▸ Dataset
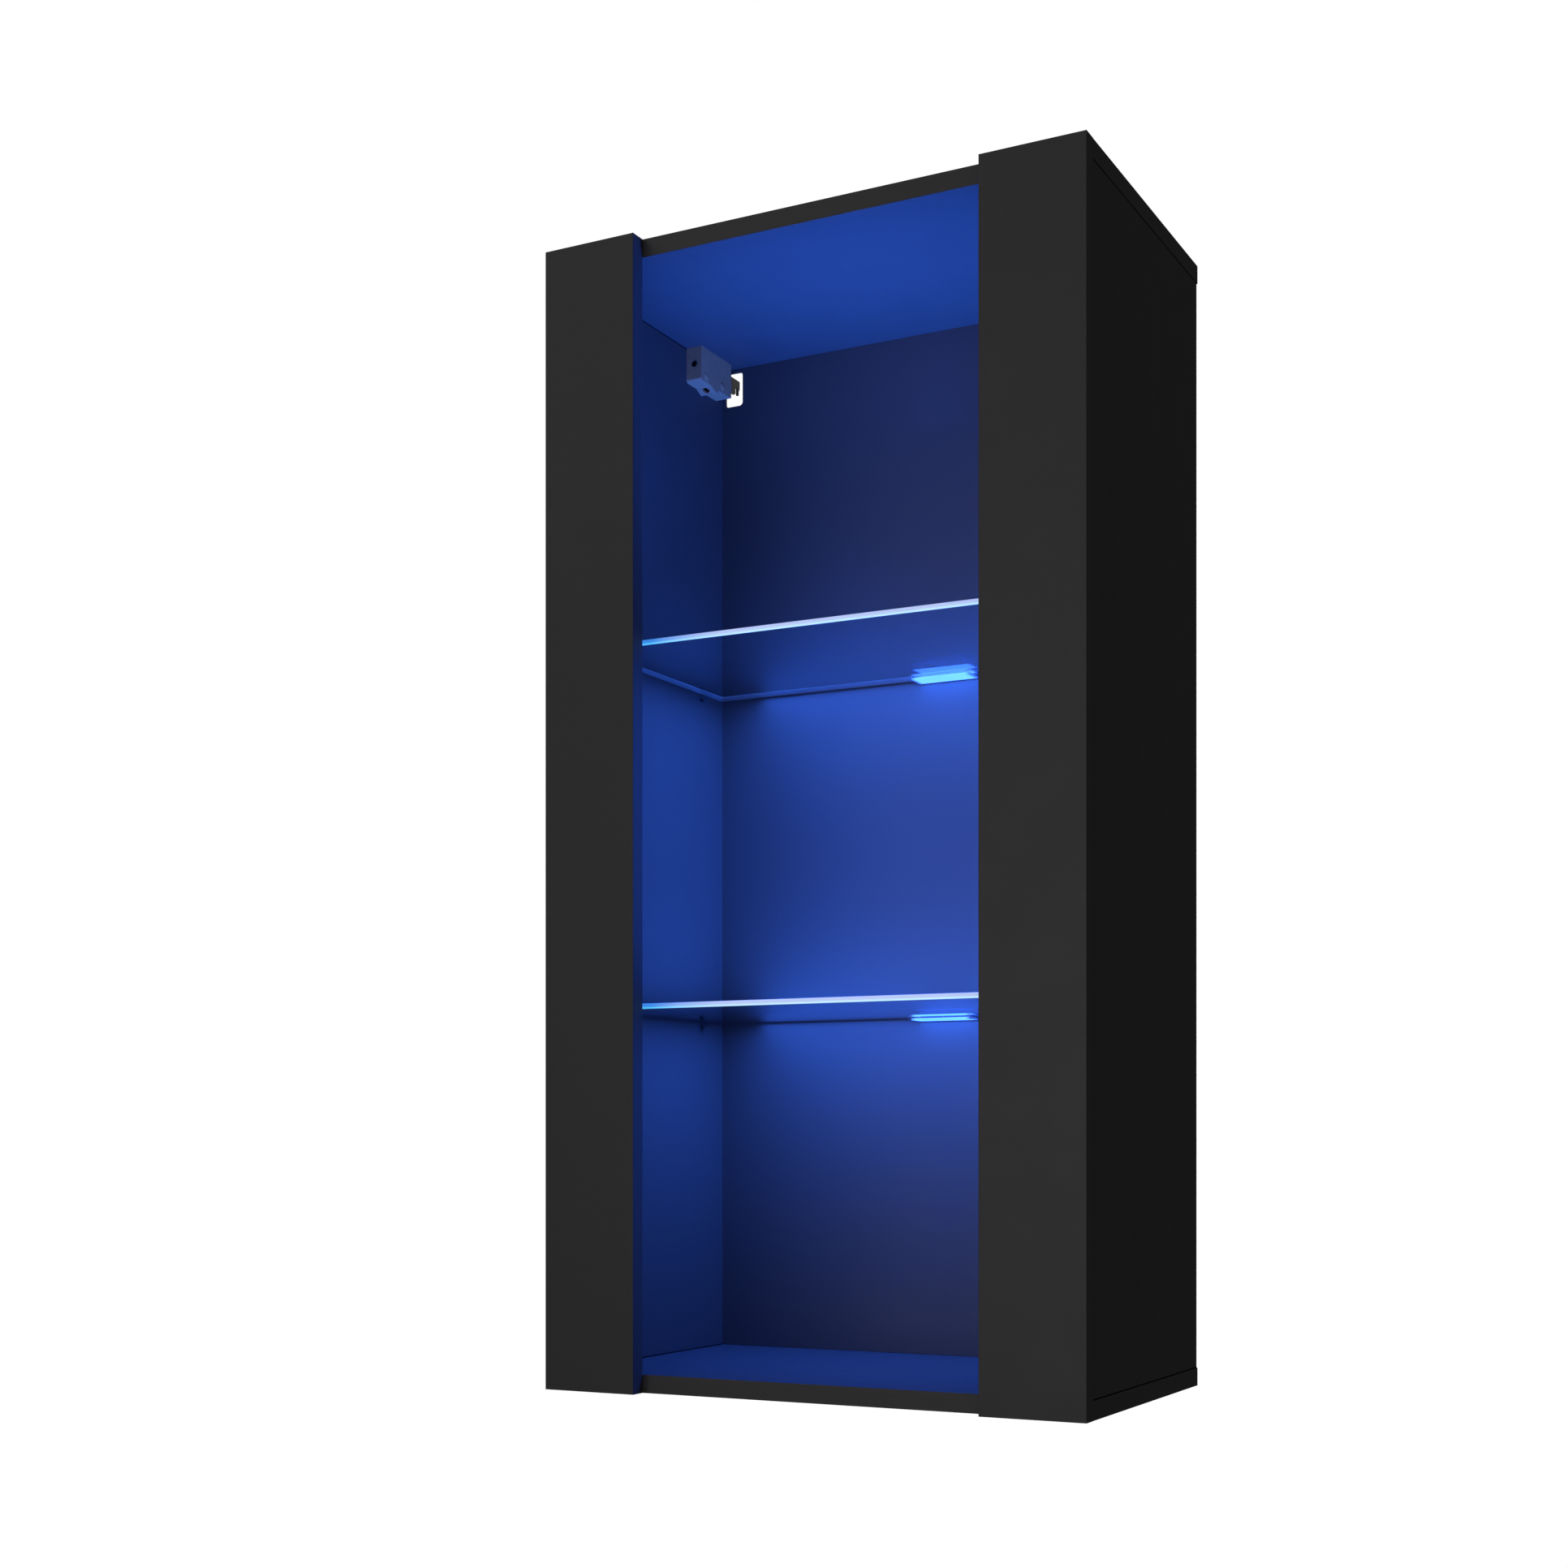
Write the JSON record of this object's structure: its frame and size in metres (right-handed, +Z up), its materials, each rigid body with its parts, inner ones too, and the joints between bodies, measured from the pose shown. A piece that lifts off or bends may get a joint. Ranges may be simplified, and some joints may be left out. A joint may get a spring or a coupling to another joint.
{
  "type": "wall display cabinet",
  "caption": "Tall wall-hung display cabinet, open between two broad front stiles, with glass shelves, clip-on shelf lamps and adjustable wall hangers.",
  "frame": {"origin": "centre of the bounding box's base: on the floor plane of the bottom panel, on the cabinet's mid-plane, halfway between the stiles' front faces and the wall hooks' rear ends", "axes": "+X to the right seen from the front, +Y from the front to the back, +Z up"},
  "size_m": [0.5, 0.3008, 1],
  "materials": {
    "black_laminate": "black melamine-faced chipboard, smooth matt",
    "black_back_board": "black laminated hardboard, matt, raw brown edges at the cut-outs",
    "black_edge_band": "black edge band, satin matt",
    "zinc_plated_steel": "bright zinc plate",
    "cast_zinc": "raw die-cast zinc",
    "black_plastic": "black moulded plastic",
    "beech": "raw beech",
    "shelf_glass": "clear float glass, ground edges",
    "clear_plastic": "clear moulded plastic",
    "lamp_light": "translucent diffuser, lit blue",
    "circuit_white": "white solder mask",
    "led_face": "lit blue light-emitting chips",
    "grey_plastic": "grey moulded plastic, fine texture"
  },
  "bodies": {
    "cabinet": {"back_panel": "black_back_board", "back_panel_nails": "zinc_plated_steel", "bottom_confirmat_screws": "zinc_plated_steel", "bottom_panel": "black_laminate", "bottom_panel_dowels": "beech", "bottom_panel_edge_bands": "black_edge_band", "bottom_screw_caps": "black_plastic", "left_front_stile": "black_laminate", "left_hanger_casing": "grey_plastic", "left_hanger_pegs": "grey_plastic", "left_side_panel": "black_laminate", "left_stile_cam_bolts": "zinc_plated_steel", "left_stile_cam_locks": "cast_zinc", "left_stile_dowels": "beech", "left_stile_edge_bands": "black_edge_band", "lower_shelf_pins": "clear_plastic", "right_front_stile": "black_laminate", "right_hanger_casing": "grey_plastic", "right_hanger_pegs": "grey_plastic", "right_side_panel": "black_laminate", "right_stile_cam_bolts": "zinc_plated_steel", "right_stile_cam_locks": "cast_zinc", "right_stile_dowels": "beech", "right_stile_edge_bands": "black_edge_band", "top_confirmat_screws": "zinc_plated_steel", "top_panel": "black_laminate", "top_panel_dowels": "beech", "top_panel_edge_bands": "black_edge_band", "top_screw_caps": "black_plastic", "upper_shelf_pins": "clear_plastic"},
    "lower_shelf": {"lower_glass_shelf": "shelf_glass"},
    "lower_lamp": {"lower_lamp_housing": "clear_plastic", "lower_lamp_diffusers": "lamp_light", "lower_lamp_circuit": "circuit_white", "lower_lamp_leds": "led_face", "lower_lamp_socket": "black_plastic"},
    "upper_shelf": {"upper_glass_shelf": "shelf_glass"},
    "upper_lamp": {"upper_lamp_housing": "clear_plastic", "upper_lamp_diffusers": "lamp_light", "upper_lamp_circuit": "circuit_white", "upper_lamp_leds": "led_face", "upper_lamp_socket": "black_plastic"},
    "left_depth_screw": {"left_depth_screw": "zinc_plated_steel"},
    "left_height_screw": {"left_height_screw": "zinc_plated_steel"},
    "left_slider": {"left_hanger_slider": "zinc_plated_steel", "left_hook_pivot": "zinc_plated_steel"},
    "left_hook": {"left_wall_hook": "zinc_plated_steel"},
    "right_depth_screw": {"right_depth_screw": "zinc_plated_steel"},
    "right_height_screw": {"right_height_screw": "zinc_plated_steel"},
    "right_slider": {"right_hanger_slider": "zinc_plated_steel", "right_hook_pivot": "zinc_plated_steel"},
    "right_hook": {"right_wall_hook": "zinc_plated_steel"}
  },
  "joints": [
    {"name": "lower_shelf_lift", "type": "slide", "parent": "cabinet", "child": "lower_shelf", "axis": [0, 0, 1], "range_m": [0, 0.3]},
    {"name": "lower_lamp_slide", "type": "slide", "parent": "lower_shelf", "child": "lower_lamp", "axis": [1, 0, 0], "range_m": [-0.205, 0.185]},
    {"name": "upper_shelf_lift", "type": "slide", "parent": "cabinet", "child": "upper_shelf", "axis": [0, 0, 1], "range_m": [0, 0.27]},
    {"name": "upper_lamp_slide", "type": "slide", "parent": "upper_shelf", "child": "upper_lamp", "axis": [1, 0, 0], "range_m": [-0.205, 0.185]},
    {"name": "left_depth_screw_turn", "type": "hinge", "parent": "cabinet", "child": "left_depth_screw", "pos_m": [-0.2256, 0.0712, 0.9684], "axis": [0, 1, 0], "range_deg": [-1800, 1800]},
    {"name": "left_slider_travel", "type": "slide", "parent": "cabinet", "child": "left_slider", "axis": [0, 1, 0], "range_m": [-0.005, 0.005]},
    {"name": "left_height_screw_turn", "type": "hinge", "parent": "cabinet", "child": "left_height_screw", "pos_m": [-0.2256, 0.0928, 0.94915], "axis": [0, 0.3929, 0.9196], "range_deg": [0, 600]},
    {"name": "left_hook_tilt", "type": "hinge", "parent": "left_slider", "child": "left_hook", "pos_m": [-0.2207, 0.1096, 0.9745], "axis": [-1, 0, 0], "range_deg": [0, 6]},
    {"name": "right_depth_screw_turn", "type": "hinge", "parent": "cabinet", "child": "right_depth_screw", "pos_m": [0.2256, 0.0712, 0.9684], "axis": [0, 1, 0], "range_deg": [-1800, 1800]},
    {"name": "right_slider_travel", "type": "slide", "parent": "cabinet", "child": "right_slider", "axis": [0, 1, 0], "range_m": [-0.005, 0.005]},
    {"name": "right_height_screw_turn", "type": "hinge", "parent": "cabinet", "child": "right_height_screw", "pos_m": [0.2256, 0.0928, 0.94915], "axis": [0, 0.3929, 0.9196], "range_deg": [0, 600]},
    {"name": "right_hook_tilt", "type": "hinge", "parent": "right_slider", "child": "right_hook", "pos_m": [0.2207, 0.1096, 0.9745], "axis": [-1, 0, 0], "range_deg": [0, 6]}
  ],
  "couplings": [
    {"joint": "left_depth_screw_turn", "follows": "left_slider_travel", "rad_per_m": -6283},
    {"joint": "left_height_screw_turn", "follows": "left_hook_tilt", "ratio": 100},
    {"joint": "right_depth_screw_turn", "follows": "right_slider_travel", "rad_per_m": -6283},
    {"joint": "right_height_screw_turn", "follows": "right_hook_tilt", "ratio": 100}
  ]
}
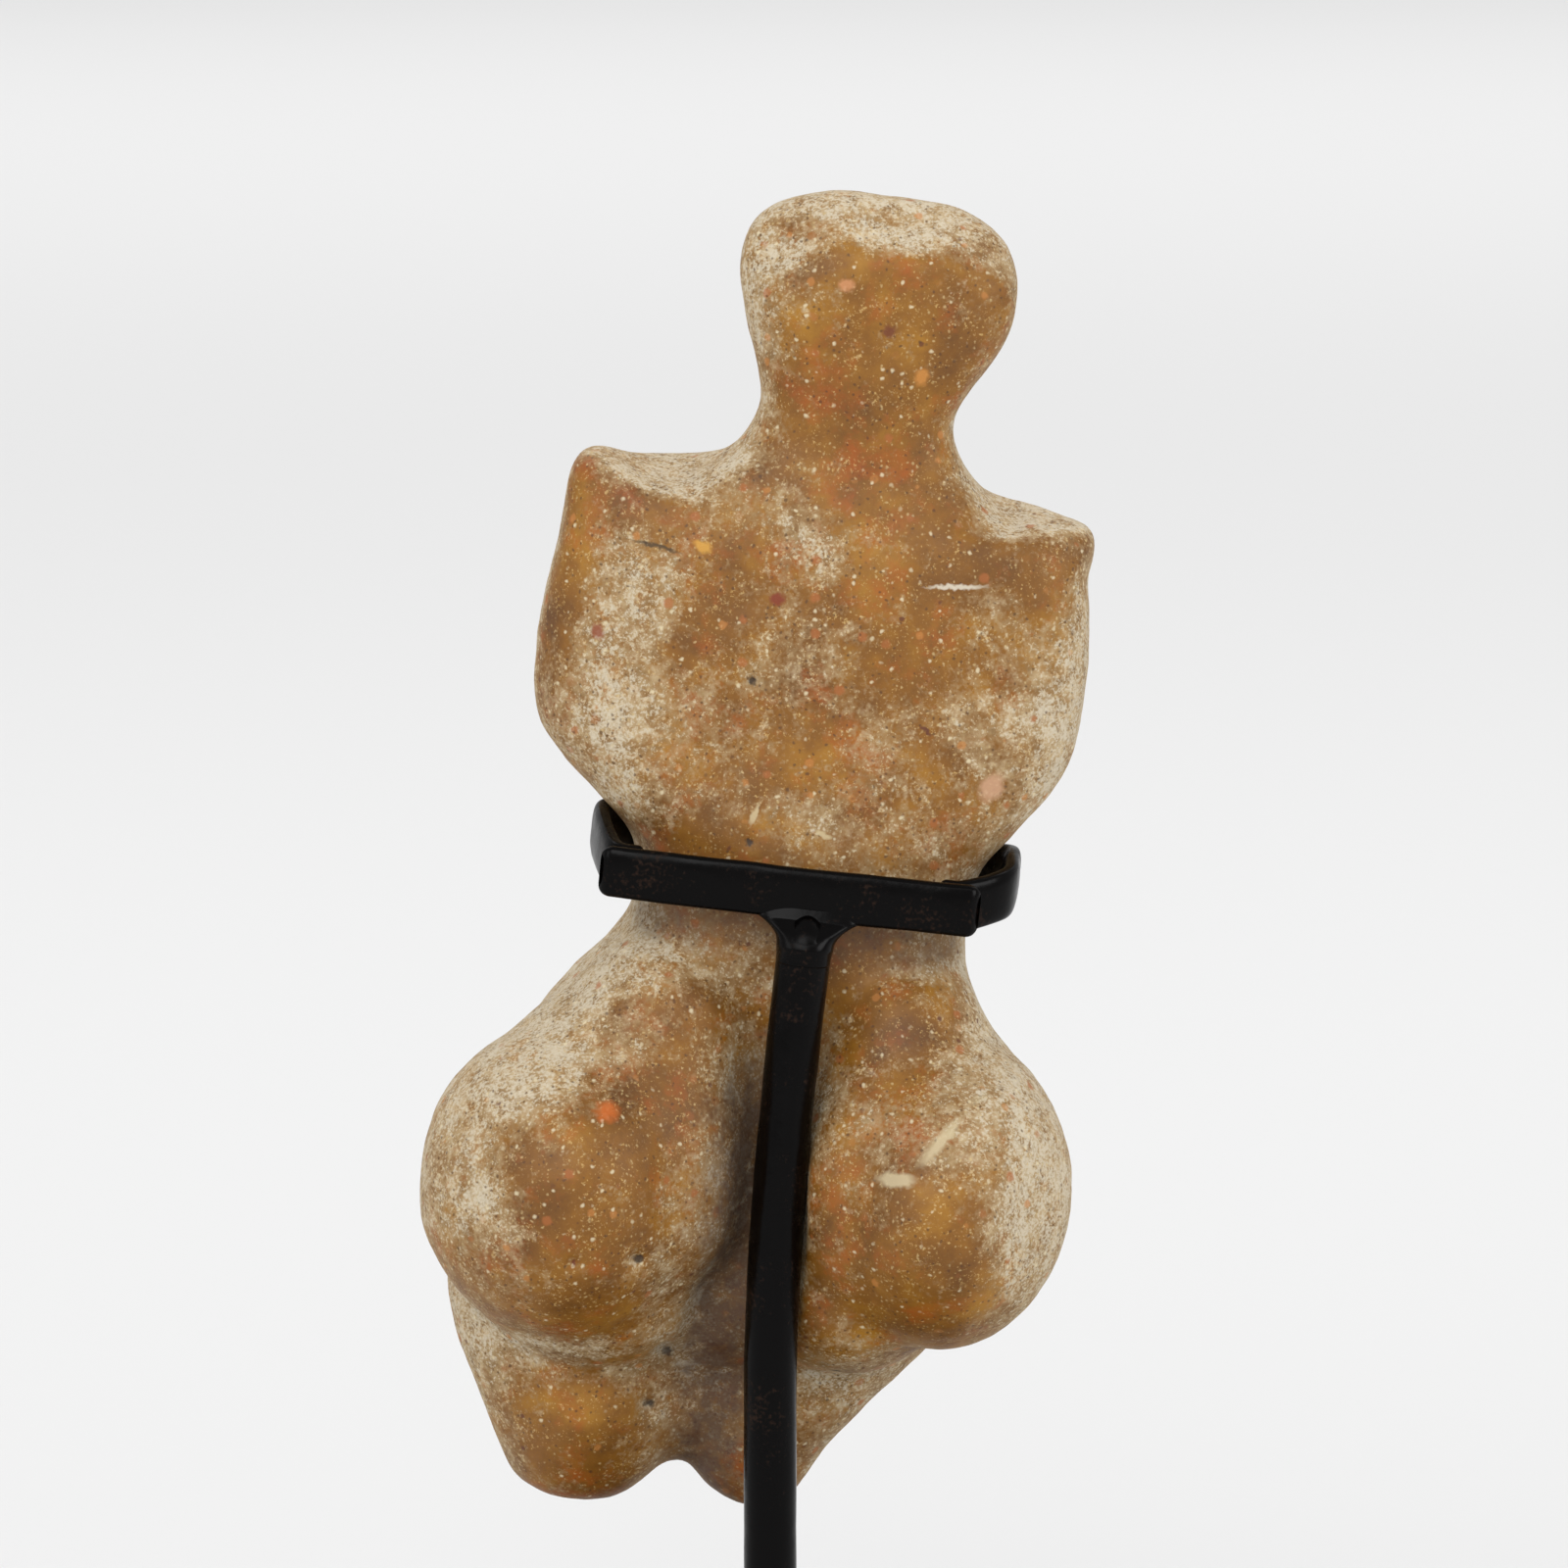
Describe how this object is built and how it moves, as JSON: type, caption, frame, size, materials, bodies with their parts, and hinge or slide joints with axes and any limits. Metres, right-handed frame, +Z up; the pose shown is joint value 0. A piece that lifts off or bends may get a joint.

▸ Exercise aim
Scan the records above for the string "between", then select every line that holds it.

▸ Answer for this exercise
Write the JSON record of this object's structure: its frame and size in metres (right-handed, +Z up), its materials, each rigid body with its parts, inner ones too, and the joints between bodies, measured from the pose shown. A piece that lifts off or bends may get a joint. Ranges may be simplified, and some joints may be left out. A joint may get a spring or a coupling to another joint.
  "caption": "Tall wall-hung display cabinet, open between two broad front stiles, with glass shelves, clip-on shelf lamps and adjustable wall hangers.",
  "frame": {"origin": "centre of the bounding box's base: on the floor plane of the bottom panel, on the cabinet's mid-plane, halfway between the stiles' front faces and the wall hooks' rear ends", "axes": "+X to the right seen from the front, +Y from the front to the back, +Z up"},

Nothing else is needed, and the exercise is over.